_Task details_: Make an exact copy of the lines below.

_Exercise materials_:
####################

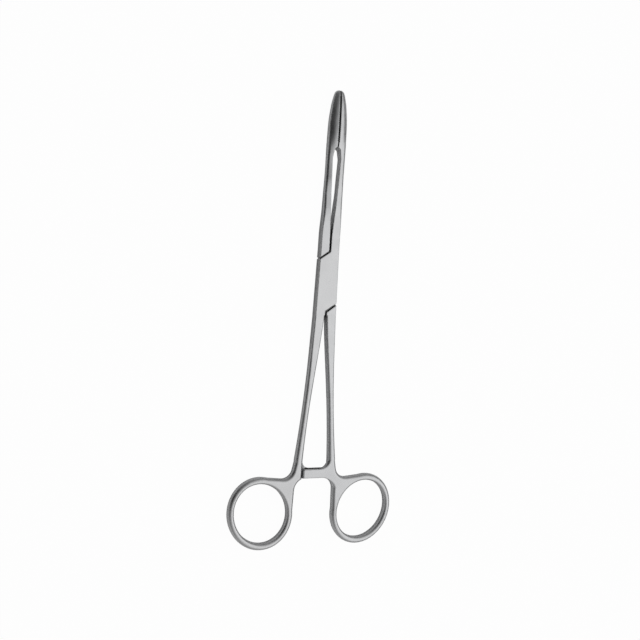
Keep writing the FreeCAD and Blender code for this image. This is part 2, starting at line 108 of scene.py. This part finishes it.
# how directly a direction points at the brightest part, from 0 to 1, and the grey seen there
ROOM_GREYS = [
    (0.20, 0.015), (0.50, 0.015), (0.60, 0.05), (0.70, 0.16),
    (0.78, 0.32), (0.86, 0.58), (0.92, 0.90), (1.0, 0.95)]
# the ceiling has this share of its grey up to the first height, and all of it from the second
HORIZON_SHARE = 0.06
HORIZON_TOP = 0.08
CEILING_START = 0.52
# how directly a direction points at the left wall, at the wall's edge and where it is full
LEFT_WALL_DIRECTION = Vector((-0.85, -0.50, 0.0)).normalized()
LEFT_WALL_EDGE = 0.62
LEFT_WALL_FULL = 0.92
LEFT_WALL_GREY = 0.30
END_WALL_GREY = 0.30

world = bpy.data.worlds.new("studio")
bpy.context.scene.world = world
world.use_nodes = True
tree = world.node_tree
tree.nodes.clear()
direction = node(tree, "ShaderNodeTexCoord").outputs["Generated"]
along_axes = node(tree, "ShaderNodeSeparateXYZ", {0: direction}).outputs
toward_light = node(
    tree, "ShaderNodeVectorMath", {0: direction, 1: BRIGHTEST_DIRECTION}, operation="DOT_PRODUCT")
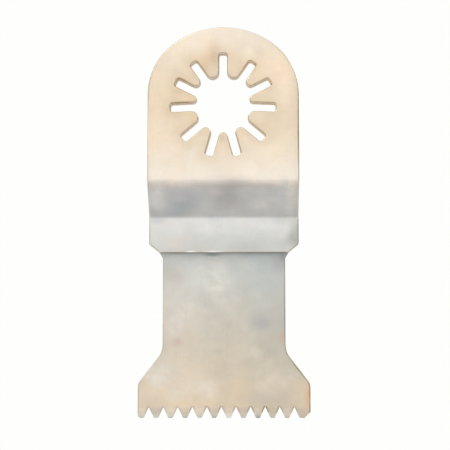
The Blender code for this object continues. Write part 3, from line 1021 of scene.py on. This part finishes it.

####################

_Answer_:
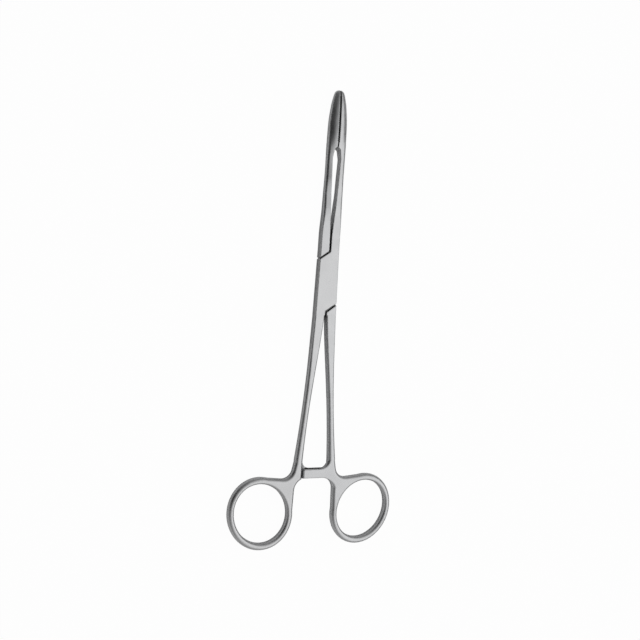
Keep writing the FreeCAD and Blender code for this image. This is part 2, starting at line 108 of scene.py. This part finishes it.
# how directly a direction points at the brightest part, from 0 to 1, and the grey seen there
ROOM_GREYS = [
    (0.20, 0.015), (0.50, 0.015), (0.60, 0.05), (0.70, 0.16),
    (0.78, 0.32), (0.86, 0.58), (0.92, 0.90), (1.0, 0.95)]
# the ceiling has this share of its grey up to the first height, and all of it from the second
HORIZON_SHARE = 0.06
HORIZON_TOP = 0.08
CEILING_START = 0.52
# how directly a direction points at the left wall, at the wall's edge and where it is full
LEFT_WALL_DIRECTION = Vector((-0.85, -0.50, 0.0)).normalized()
LEFT_WALL_EDGE = 0.62
LEFT_WALL_FULL = 0.92
LEFT_WALL_GREY = 0.30
END_WALL_GREY = 0.30

world = bpy.data.worlds.new("studio")
bpy.context.scene.world = world
world.use_nodes = True
tree = world.node_tree
tree.nodes.clear()
direction = node(tree, "ShaderNodeTexCoord").outputs["Generated"]
along_axes = node(tree, "ShaderNodeSeparateXYZ", {0: direction}).outputs
toward_light = node(
    tree, "ShaderNodeVectorMath", {0: direction, 1: BRIGHTEST_DIRECTION}, operation="DOT_PRODUCT")
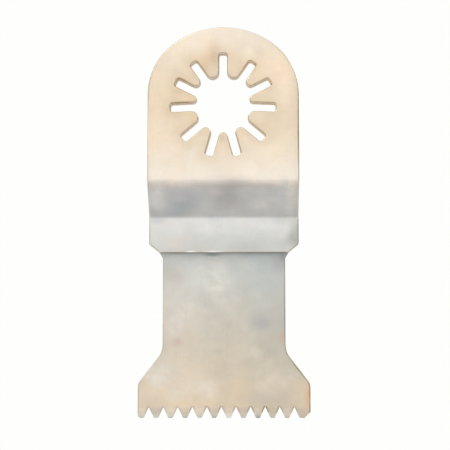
The Blender code for this object continues. Write part 3, from line 1021 of scene.py on. This part finishes it.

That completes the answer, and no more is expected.